Reactions to the rationalist dreams of Eastern tyrants or Western empires have been just as bloody. The Islamist revolutionary movement that currently stalks the world, from Kabul to Java, would not have existed without the harsh secularism of Reza Shah Pahlavi or the failed experiments in state socialism in Egypt, Syria, and Algeria.…

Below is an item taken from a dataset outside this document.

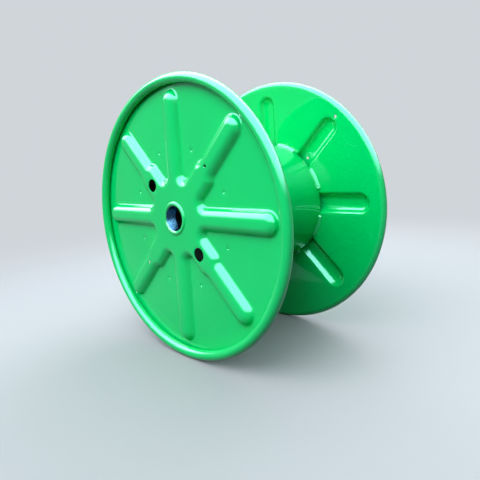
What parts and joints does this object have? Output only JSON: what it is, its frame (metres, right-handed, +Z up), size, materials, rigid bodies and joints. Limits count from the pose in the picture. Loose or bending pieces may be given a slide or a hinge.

Most revolts against Western imperialism, and its local offshoots, borrowed heavily from Western ideas. The samurai who founded the modern Japanese state in 1867 did so to defend themselves against being colonized by the West. But it was a defense by mimicry. Their ideals could have been lifted straight from Altenuland. The Meiji oligarchs were in ways the perfect pupils of Europe. Changing their kimono for tail-coats and top hats, they set about smashing Buddhist temples and transforming their country in the name of Progress, Science, and Enlightenment. Japan’s own imperial conquests were justified along the same lines. Like Herzl, Japanese empire builders took the gratitude of lesser breeds for granted.…

A distaste for, or even hatred of, the West is in itself not a serious issue. Occidentalism becomes dangerous when it is harnessed to political power. When the source of political power is also the only source of truth, you have dictatorship. And when the ideology of that dictatorship is hatred of the West, ideas become deadly.